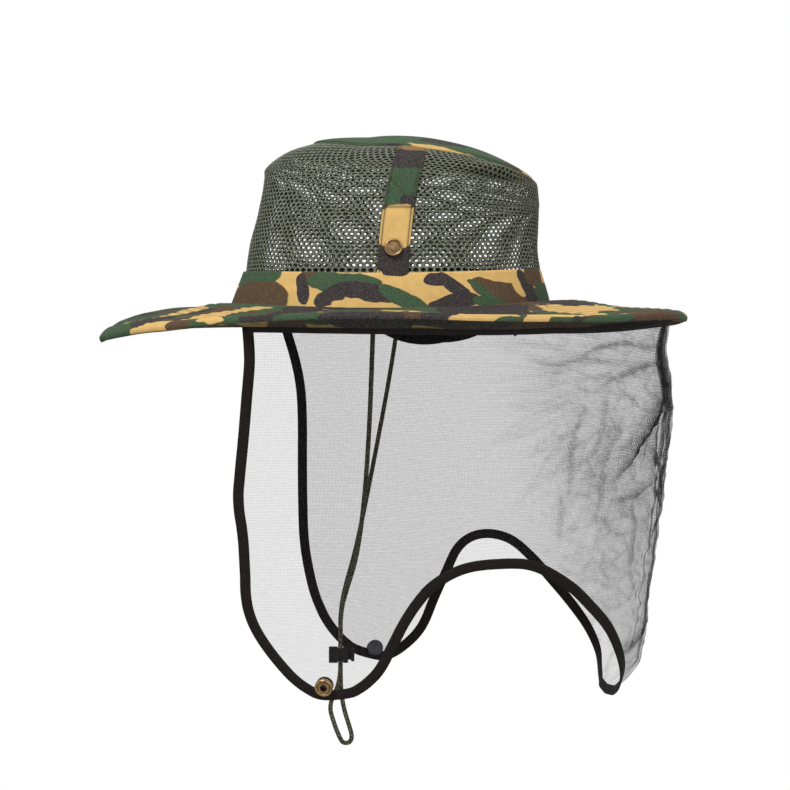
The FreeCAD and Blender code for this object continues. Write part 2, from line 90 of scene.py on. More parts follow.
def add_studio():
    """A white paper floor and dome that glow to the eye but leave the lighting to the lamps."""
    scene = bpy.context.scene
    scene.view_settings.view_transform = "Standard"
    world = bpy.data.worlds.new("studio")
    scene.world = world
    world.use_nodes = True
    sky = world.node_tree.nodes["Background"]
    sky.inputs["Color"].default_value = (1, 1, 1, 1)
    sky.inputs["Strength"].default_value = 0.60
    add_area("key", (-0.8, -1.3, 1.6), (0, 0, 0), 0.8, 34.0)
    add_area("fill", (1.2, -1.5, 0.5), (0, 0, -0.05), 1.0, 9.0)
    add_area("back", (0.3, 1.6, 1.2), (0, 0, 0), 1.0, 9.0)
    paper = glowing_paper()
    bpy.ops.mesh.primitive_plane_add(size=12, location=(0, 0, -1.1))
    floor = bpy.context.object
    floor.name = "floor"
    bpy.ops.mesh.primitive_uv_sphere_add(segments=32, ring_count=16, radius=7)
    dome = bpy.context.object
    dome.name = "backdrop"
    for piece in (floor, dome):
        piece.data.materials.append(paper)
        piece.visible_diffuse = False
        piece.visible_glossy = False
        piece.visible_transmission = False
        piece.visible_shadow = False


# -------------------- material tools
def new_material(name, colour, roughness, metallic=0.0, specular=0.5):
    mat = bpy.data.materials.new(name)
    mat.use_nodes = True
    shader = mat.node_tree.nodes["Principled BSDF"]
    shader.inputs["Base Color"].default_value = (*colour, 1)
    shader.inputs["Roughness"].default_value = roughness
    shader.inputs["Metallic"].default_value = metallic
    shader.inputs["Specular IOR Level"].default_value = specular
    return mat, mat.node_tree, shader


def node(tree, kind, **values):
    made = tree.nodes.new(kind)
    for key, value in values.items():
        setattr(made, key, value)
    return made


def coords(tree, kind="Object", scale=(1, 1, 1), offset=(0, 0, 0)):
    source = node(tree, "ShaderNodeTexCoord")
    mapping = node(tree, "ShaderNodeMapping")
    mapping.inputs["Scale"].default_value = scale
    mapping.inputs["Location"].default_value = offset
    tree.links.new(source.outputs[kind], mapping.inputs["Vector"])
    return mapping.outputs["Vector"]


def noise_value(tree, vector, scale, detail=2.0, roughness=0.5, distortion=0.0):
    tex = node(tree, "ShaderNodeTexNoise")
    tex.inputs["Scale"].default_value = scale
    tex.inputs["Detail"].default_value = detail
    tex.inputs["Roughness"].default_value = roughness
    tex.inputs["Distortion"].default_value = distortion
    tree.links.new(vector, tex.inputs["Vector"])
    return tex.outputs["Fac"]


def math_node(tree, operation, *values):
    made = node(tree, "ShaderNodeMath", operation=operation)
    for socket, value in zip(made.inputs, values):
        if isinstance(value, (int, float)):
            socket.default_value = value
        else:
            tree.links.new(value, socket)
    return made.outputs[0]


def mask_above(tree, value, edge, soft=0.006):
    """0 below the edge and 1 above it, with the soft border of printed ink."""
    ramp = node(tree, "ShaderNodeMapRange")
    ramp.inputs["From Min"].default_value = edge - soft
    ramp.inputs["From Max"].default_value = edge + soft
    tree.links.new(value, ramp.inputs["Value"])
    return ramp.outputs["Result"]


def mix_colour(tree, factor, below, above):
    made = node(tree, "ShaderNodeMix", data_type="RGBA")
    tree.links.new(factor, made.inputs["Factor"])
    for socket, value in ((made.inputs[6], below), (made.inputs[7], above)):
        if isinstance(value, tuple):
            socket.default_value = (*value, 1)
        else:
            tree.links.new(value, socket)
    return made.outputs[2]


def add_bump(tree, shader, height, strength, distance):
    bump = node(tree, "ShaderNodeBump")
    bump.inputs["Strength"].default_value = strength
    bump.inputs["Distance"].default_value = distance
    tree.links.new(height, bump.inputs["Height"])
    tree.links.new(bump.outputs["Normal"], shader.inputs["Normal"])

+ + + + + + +

## Work to be completed:
Every line above should be printed again exactly as it stands.

## Right answer:
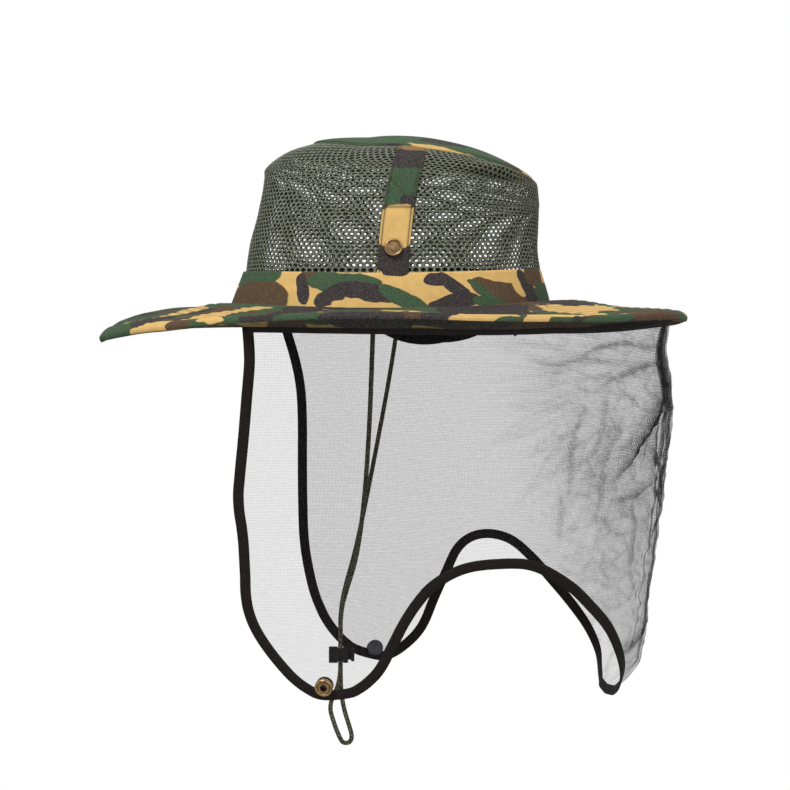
The FreeCAD and Blender code for this object continues. Write part 2, from line 90 of scene.py on. More parts follow.
def add_studio():
    """A white paper floor and dome that glow to the eye but leave the lighting to the lamps."""
    scene = bpy.context.scene
    scene.view_settings.view_transform = "Standard"
    world = bpy.data.worlds.new("studio")
    scene.world = world
    world.use_nodes = True
    sky = world.node_tree.nodes["Background"]
    sky.inputs["Color"].default_value = (1, 1, 1, 1)
    sky.inputs["Strength"].default_value = 0.60
    add_area("key", (-0.8, -1.3, 1.6), (0, 0, 0), 0.8, 34.0)
    add_area("fill", (1.2, -1.5, 0.5), (0, 0, -0.05), 1.0, 9.0)
    add_area("back", (0.3, 1.6, 1.2), (0, 0, 0), 1.0, 9.0)
    paper = glowing_paper()
    bpy.ops.mesh.primitive_plane_add(size=12, location=(0, 0, -1.1))
    floor = bpy.context.object
    floor.name = "floor"
    bpy.ops.mesh.primitive_uv_sphere_add(segments=32, ring_count=16, radius=7)
    dome = bpy.context.object
    dome.name = "backdrop"
    for piece in (floor, dome):
        piece.data.materials.append(paper)
        piece.visible_diffuse = False
        piece.visible_glossy = False
        piece.visible_transmission = False
        piece.visible_shadow = False


# -------------------- material tools
def new_material(name, colour, roughness, metallic=0.0, specular=0.5):
    mat = bpy.data.materials.new(name)
    mat.use_nodes = True
    shader = mat.node_tree.nodes["Principled BSDF"]
    shader.inputs["Base Color"].default_value = (*colour, 1)
    shader.inputs["Roughness"].default_value = roughness
    shader.inputs["Metallic"].default_value = metallic
    shader.inputs["Specular IOR Level"].default_value = specular
    return mat, mat.node_tree, shader


def node(tree, kind, **values):
    made = tree.nodes.new(kind)
    for key, value in values.items():
        setattr(made, key, value)
    return made


def coords(tree, kind="Object", scale=(1, 1, 1), offset=(0, 0, 0)):
    source = node(tree, "ShaderNodeTexCoord")
    mapping = node(tree, "ShaderNodeMapping")
    mapping.inputs["Scale"].default_value = scale
    mapping.inputs["Location"].default_value = offset
    tree.links.new(source.outputs[kind], mapping.inputs["Vector"])
    return mapping.outputs["Vector"]


def noise_value(tree, vector, scale, detail=2.0, roughness=0.5, distortion=0.0):
    tex = node(tree, "ShaderNodeTexNoise")
    tex.inputs["Scale"].default_value = scale
    tex.inputs["Detail"].default_value = detail
    tex.inputs["Roughness"].default_value = roughness
    tex.inputs["Distortion"].default_value = distortion
    tree.links.new(vector, tex.inputs["Vector"])
    return tex.outputs["Fac"]


def math_node(tree, operation, *values):
    made = node(tree, "ShaderNodeMath", operation=operation)
    for socket, value in zip(made.inputs, values):
        if isinstance(value, (int, float)):
            socket.default_value = value
        else:
            tree.links.new(value, socket)
    return made.outputs[0]


def mask_above(tree, value, edge, soft=0.006):
    """0 below the edge and 1 above it, with the soft border of printed ink."""
    ramp = node(tree, "ShaderNodeMapRange")
    ramp.inputs["From Min"].default_value = edge - soft
    ramp.inputs["From Max"].default_value = edge + soft
    tree.links.new(value, ramp.inputs["Value"])
    return ramp.outputs["Result"]


def mix_colour(tree, factor, below, above):
    made = node(tree, "ShaderNodeMix", data_type="RGBA")
    tree.links.new(factor, made.inputs["Factor"])
    for socket, value in ((made.inputs[6], below), (made.inputs[7], above)):
        if isinstance(value, tuple):
            socket.default_value = (*value, 1)
        else:
            tree.links.new(value, socket)
    return made.outputs[2]


def add_bump(tree, shader, height, strength, distance):
    bump = node(tree, "ShaderNodeBump")
    bump.inputs["Strength"].default_value = strength
    bump.inputs["Distance"].default_value = distance
    tree.links.new(height, bump.inputs["Height"])
    tree.links.new(bump.outputs["Normal"], shader.inputs["Normal"])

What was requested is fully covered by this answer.